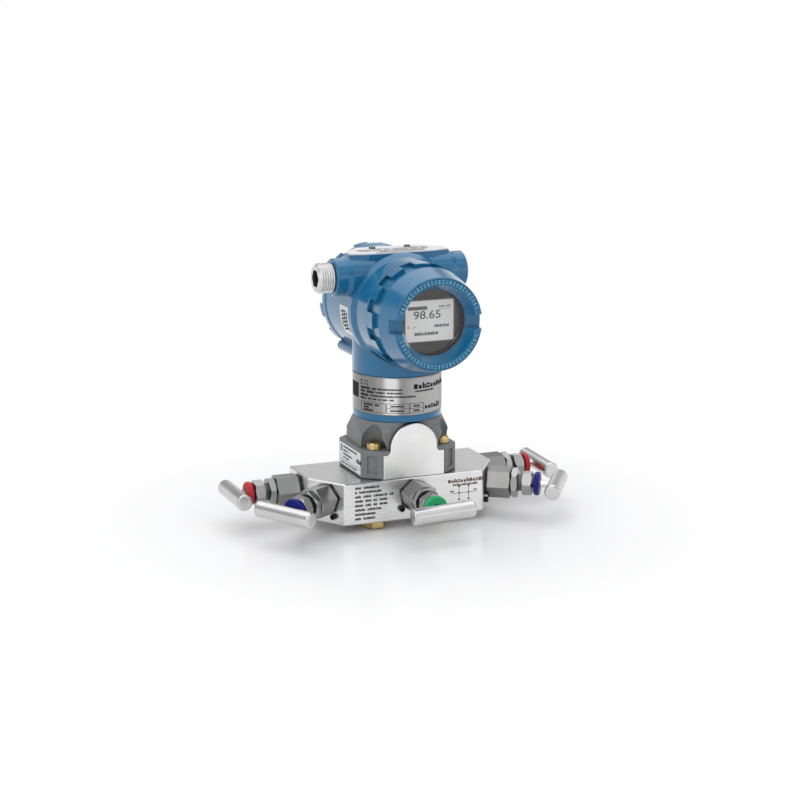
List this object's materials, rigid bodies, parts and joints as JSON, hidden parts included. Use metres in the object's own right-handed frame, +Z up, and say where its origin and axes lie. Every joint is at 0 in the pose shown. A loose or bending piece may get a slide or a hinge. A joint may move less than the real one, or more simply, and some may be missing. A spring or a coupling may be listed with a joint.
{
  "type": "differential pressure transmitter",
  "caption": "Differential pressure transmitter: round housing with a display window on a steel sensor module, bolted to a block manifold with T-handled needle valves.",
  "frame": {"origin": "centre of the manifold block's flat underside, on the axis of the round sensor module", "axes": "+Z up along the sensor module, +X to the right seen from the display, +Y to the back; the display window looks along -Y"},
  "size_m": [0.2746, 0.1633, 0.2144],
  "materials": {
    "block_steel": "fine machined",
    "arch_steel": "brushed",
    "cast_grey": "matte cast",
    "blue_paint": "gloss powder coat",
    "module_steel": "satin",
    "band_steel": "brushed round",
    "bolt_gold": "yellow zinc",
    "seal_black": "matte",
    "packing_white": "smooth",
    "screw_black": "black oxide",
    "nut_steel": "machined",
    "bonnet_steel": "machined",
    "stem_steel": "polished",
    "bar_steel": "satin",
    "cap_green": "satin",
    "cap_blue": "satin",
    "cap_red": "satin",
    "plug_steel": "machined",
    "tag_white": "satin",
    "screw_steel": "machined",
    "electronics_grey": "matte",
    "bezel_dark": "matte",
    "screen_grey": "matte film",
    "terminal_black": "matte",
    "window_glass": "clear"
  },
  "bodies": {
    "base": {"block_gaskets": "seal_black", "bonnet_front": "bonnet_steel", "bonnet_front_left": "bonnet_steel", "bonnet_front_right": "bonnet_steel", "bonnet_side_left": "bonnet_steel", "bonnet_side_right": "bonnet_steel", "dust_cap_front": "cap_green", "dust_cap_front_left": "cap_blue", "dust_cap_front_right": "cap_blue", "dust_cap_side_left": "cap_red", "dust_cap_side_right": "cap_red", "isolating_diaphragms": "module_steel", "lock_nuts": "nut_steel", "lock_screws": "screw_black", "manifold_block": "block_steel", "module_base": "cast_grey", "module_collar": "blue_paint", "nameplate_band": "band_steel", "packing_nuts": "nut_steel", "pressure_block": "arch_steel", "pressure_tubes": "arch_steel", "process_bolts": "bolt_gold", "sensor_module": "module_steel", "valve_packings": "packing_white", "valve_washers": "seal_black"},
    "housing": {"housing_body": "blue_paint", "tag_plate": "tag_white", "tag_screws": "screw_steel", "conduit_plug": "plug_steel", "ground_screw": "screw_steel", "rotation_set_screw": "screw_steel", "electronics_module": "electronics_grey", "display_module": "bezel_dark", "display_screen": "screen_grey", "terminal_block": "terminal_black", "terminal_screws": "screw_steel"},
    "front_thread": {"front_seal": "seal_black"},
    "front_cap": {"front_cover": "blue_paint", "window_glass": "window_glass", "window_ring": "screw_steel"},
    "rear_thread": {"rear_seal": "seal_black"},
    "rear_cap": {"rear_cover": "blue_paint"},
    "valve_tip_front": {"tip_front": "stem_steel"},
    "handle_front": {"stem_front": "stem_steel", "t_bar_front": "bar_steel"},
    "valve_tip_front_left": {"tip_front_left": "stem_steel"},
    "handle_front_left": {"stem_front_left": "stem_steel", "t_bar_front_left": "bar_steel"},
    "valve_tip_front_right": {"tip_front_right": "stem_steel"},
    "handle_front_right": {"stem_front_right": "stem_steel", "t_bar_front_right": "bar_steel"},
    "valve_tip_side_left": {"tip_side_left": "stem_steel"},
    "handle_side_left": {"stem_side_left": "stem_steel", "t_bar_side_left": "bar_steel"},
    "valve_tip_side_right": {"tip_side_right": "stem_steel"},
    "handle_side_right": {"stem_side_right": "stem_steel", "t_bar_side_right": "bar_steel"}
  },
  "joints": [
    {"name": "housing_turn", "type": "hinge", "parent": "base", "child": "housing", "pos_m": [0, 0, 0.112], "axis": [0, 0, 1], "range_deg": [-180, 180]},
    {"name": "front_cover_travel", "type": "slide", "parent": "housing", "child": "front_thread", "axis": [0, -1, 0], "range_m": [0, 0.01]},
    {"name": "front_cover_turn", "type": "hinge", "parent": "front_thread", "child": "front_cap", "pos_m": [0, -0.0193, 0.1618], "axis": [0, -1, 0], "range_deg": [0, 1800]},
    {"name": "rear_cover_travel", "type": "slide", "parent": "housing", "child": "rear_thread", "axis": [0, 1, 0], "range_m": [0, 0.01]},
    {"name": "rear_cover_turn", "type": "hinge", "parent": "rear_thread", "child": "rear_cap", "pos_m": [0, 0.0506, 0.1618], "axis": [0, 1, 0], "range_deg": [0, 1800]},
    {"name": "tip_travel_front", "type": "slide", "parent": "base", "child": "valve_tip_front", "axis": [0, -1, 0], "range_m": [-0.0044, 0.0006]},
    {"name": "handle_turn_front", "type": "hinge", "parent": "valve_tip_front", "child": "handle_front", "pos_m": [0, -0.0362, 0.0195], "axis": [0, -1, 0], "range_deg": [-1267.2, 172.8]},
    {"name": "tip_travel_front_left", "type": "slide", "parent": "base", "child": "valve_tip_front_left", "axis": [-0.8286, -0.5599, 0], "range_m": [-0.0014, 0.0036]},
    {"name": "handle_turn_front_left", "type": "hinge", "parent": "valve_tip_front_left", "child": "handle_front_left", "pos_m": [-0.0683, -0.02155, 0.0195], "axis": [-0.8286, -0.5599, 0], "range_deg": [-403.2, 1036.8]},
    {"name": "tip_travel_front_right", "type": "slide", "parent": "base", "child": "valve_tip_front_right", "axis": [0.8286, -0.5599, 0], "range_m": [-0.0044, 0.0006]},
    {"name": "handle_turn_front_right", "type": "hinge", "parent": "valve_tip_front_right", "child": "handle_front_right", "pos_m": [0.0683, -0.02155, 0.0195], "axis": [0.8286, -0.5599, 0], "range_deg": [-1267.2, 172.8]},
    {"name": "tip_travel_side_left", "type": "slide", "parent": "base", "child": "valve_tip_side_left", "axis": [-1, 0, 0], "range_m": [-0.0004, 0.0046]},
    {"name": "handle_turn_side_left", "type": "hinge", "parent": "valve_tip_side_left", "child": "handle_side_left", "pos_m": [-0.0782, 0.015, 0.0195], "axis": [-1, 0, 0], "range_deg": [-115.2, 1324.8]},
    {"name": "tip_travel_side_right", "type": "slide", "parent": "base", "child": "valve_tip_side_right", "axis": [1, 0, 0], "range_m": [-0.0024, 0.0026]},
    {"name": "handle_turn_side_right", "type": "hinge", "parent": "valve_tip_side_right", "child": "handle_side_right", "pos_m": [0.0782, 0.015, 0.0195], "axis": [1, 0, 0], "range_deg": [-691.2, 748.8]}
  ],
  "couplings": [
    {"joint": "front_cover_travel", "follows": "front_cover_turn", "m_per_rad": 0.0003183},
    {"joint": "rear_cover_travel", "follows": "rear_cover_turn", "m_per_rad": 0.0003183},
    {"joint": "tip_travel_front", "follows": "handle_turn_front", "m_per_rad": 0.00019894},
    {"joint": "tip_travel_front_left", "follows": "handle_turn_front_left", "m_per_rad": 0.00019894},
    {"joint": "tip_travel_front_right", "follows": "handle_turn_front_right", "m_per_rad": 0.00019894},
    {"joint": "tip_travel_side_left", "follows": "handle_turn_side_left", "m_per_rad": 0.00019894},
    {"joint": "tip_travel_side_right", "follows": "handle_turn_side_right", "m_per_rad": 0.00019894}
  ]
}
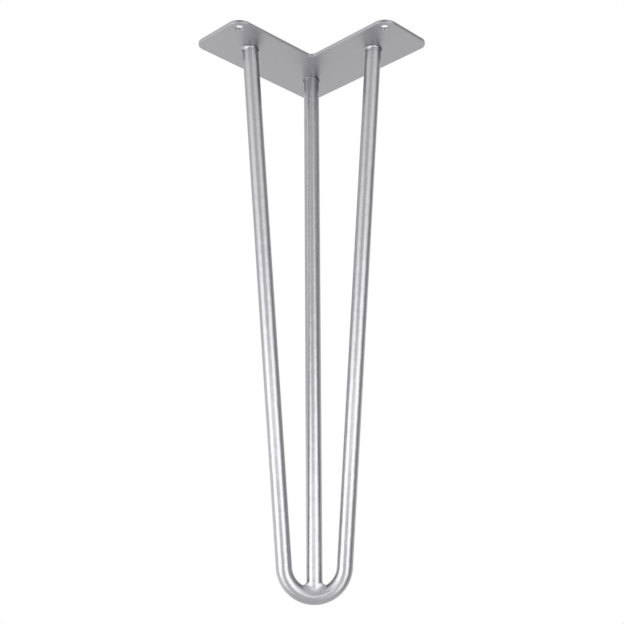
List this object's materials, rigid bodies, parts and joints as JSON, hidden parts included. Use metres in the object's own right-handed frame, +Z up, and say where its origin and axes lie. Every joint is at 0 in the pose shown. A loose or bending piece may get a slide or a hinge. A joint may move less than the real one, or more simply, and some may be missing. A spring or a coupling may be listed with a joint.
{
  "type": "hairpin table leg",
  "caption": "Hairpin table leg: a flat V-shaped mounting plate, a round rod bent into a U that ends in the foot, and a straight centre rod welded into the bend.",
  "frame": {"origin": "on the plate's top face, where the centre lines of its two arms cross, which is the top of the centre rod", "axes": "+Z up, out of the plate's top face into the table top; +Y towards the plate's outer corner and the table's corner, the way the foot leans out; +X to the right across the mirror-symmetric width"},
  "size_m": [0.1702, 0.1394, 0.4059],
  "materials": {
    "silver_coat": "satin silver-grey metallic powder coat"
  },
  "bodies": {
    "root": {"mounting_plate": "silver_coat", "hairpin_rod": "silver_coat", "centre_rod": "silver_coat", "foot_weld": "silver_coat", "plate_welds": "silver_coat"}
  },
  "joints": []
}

...

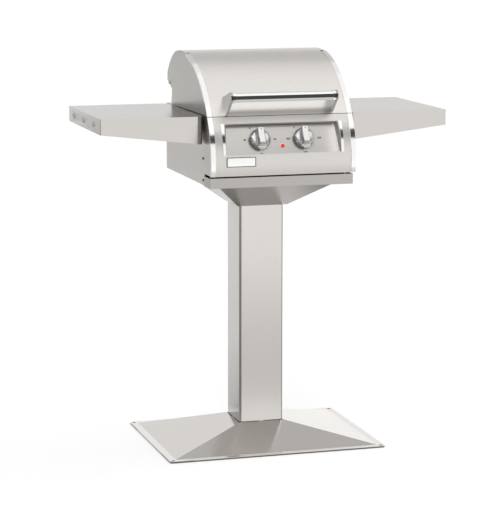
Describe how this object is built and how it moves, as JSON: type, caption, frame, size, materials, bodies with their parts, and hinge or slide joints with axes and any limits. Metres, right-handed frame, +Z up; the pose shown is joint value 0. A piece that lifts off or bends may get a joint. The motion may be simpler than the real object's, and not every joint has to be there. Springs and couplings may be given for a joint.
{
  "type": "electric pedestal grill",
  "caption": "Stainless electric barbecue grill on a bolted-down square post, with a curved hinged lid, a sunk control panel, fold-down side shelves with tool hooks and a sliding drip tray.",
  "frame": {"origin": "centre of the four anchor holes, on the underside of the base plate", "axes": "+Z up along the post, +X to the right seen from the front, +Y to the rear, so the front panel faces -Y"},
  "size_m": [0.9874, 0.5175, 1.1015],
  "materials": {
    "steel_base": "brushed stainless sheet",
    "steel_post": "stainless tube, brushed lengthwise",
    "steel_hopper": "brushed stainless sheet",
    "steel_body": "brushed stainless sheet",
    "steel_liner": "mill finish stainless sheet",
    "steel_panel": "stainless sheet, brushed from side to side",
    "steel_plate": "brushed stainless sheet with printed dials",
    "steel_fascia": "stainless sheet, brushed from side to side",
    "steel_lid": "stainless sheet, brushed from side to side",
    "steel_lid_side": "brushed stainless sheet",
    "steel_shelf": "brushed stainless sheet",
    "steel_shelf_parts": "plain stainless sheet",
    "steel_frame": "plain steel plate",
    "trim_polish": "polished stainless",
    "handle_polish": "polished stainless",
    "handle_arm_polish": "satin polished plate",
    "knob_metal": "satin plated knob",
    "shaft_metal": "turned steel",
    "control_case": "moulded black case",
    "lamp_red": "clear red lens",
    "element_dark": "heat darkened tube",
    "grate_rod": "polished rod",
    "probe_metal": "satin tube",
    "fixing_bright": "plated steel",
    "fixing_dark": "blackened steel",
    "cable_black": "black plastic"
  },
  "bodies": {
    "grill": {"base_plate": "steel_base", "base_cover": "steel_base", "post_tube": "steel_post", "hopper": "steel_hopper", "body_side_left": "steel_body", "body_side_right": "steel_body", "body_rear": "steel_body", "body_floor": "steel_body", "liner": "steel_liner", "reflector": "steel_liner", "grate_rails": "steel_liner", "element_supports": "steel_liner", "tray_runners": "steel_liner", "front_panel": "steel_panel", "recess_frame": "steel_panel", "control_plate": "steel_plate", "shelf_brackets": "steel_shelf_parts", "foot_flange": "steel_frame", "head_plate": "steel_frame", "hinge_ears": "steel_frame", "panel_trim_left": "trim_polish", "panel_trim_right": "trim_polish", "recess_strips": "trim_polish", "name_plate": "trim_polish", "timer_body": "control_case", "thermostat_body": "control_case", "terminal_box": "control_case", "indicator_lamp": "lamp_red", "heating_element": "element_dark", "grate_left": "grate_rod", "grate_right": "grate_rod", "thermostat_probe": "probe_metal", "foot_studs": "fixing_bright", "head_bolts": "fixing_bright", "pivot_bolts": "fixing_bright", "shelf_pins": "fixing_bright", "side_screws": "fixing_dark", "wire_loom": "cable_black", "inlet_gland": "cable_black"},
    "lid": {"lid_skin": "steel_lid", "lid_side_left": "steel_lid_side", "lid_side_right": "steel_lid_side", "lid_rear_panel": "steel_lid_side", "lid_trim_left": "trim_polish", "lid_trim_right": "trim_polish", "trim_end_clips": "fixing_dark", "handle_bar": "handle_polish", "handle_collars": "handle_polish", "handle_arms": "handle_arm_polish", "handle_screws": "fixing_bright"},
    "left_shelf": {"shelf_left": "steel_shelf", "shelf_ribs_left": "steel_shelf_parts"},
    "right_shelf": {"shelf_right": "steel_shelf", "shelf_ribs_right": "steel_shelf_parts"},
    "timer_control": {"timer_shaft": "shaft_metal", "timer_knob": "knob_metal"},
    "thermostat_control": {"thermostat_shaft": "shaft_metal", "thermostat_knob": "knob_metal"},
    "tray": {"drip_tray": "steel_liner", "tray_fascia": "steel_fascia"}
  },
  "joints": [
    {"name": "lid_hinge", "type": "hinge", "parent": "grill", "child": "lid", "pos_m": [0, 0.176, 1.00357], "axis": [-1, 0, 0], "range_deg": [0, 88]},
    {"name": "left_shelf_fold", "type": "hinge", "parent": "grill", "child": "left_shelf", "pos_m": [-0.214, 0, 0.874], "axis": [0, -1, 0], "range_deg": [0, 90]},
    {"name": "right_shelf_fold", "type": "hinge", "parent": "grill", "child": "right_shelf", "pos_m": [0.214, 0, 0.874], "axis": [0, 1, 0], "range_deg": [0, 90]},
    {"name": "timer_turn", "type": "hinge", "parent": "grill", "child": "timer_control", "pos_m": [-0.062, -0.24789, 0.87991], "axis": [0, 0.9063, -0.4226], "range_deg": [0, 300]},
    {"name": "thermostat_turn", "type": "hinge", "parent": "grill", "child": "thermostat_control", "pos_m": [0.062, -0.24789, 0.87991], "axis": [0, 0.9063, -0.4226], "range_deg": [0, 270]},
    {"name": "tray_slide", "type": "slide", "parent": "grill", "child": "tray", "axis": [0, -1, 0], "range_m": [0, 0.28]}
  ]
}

Stated exercise:
Only a number is wanted: how many lines of the material above hold "that"?

Solution to the problem:
2